The ugly and rough and “amateurist” in pop is quite important, and pops up just when we need it the most. For every Elvis, there is a Bo Diddley; for every Beach Boys, there is a Standells; for every Chic, there is a Fall; for every Vanilla Ice, there is a Biz Markie. I’d just been reflecting that the whole “neo-garage-rock” revival was actually quite polished pop music most of the time, really tight and shiny and bouncy stuff that would have sounded very commercial back in the days that they would have existed. And now smooth is the new rough, everyone covering Burt songs and Chris Martin being all a fair-global-trade Billy Joel.
So I suppose it was inevitable that we’d get Les Georges Leningrad popping up in our midst sooner or later. Why shouldn’t the next harbingers of the apocalypse be four practical jokesters from Montreal who love the Flying Lizards and the Standells and Tom Waits just as much as they love the B-52’s and the Fall, who employ trombones and accordions alongside some furious new wave guitar work and a knife’s-edge-sharp rhythm section that ends up only playing half the time anyway? Why wouldn’t they be so incredibly avant-garde that they end up sounding kinda dope?
But it’s not exactly likeable music that these anarchists are churning out. My first reaction was “Ew, this is all like, y’know, ugly music!” There is much discord here, many dys-chords in fact, and what appears to be such a healthy contempt for being listenable that it has turned into a fetish. Songs like “Cocktail Vampire” and “Georges V” seem cold-bloodedly calculated to turn off listeners, crashing screaming things with overmodulated vocals and sounds that should not be in songs; the latter with its repeated male-female call-and-screamsponse of “GEORGES FIVE!” is one of the most grating uses of the human voice this year (outside Murphy Lee’s turn on “Shake Ya Tailfeather”, of course). The next time you want to clear the house after the party, feel free to crank up “Prince R.” which will do the trick in under one minute with its science fiction soap opera synth lines and its free-jazz duck-call solo.
The last thing this Montreal massive wants to do is make you like their music.

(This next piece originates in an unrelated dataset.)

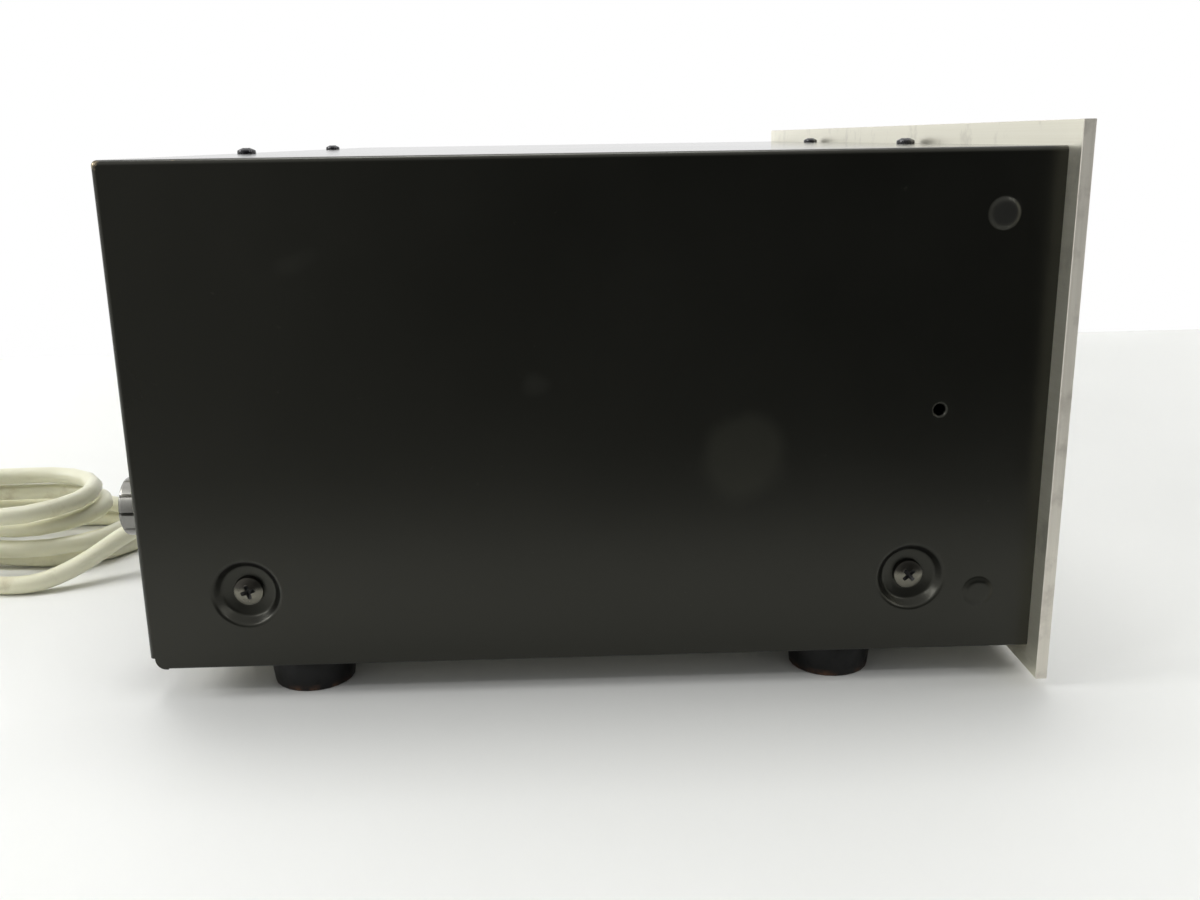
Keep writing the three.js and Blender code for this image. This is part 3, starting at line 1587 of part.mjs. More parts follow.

They go to some extremes to ensure this—they cover the Residents’ “Constantinople”; their cover art is even more gruesome than the stuff on the record with the really long name by their homeslices Godspeed! You! Black! Emperor!; their third song is actually titled “Bad Smell”, and it rattles and creaks and dings and clatters and is “sung”, in part, in a heavy Quebeçois accent by a woman named Poney P who can’t really sing at all, “Oooh, bad smell! / It stinks! / So bad! / Oooh! / Cause it’s so far out!” It’s like, “get the point? This music stinks! You don’t like it! We have annoyed you with our anti-music, and therefore we win the contest!” But that’s where the whole thing breaks down, because it is music after all, a thundering beast of a Brix-era Fall cover of a Shaggs tune, with some really quite smashing squonking guitar pain. This isn’t just “screw art, let’s dance”, it’s more like “screw likeability, let’s be loveable”. And it works.
Check out “Un Impermeable (Mouille Des Deux Côtès)” for proof. It’s a chanson sung in French by one of the guys in the group (most of the singing is by the women, and much of it is in Franglish), it’s got woozy trombone and accordion accompaniment, and it’s so slapdash it could be the paint in a tenement stairway. But the tar-pit tempo and the wavering moody voice actually end up working, emphasizing the mood that the group wants . . . and I suspect that this took longer than we might think it did.
The dirty little secret here, of course, is that the members of Les Georges Leningrad know exactly what they’re doing. They might actually be great musicians; “La Chienne” is an amateurish skank-jam at first, cheap drum machine pissing along and changing tempo at random, crummy little Farfisa line to go with a tuned-then-detuned guitar riff, weird unconvincing rants by the singers about fashion that then get interrupted by a couple of torturous shrieks of the title phrase that completely max out the abilities of the microphone. But after you hear it once, you understand just exactly how much hard work went into this, how difficult it is to sound sloppy and still—against all odds—danceable and fun.
The same holds for just about all of this weird angry smiling unpretty record. Every song has hooks galore, but most of them cloak those hooks in so much I-don’t-know-how-to-play-this-damn-instrument-isn’t-that-funny-ism that it takes a while. But this layer is tiny, easily wiped off, and superficial. Once you hear what’s really going on in tracks like “Mysantropic” and “Lollipop Lady”, you drop any defenses you have, and just go with the strained riffs, the shredded vocals, the loveable unlikeability of it all.
Or, in a few words: It ain’t easy being ugly, but it can be very fun.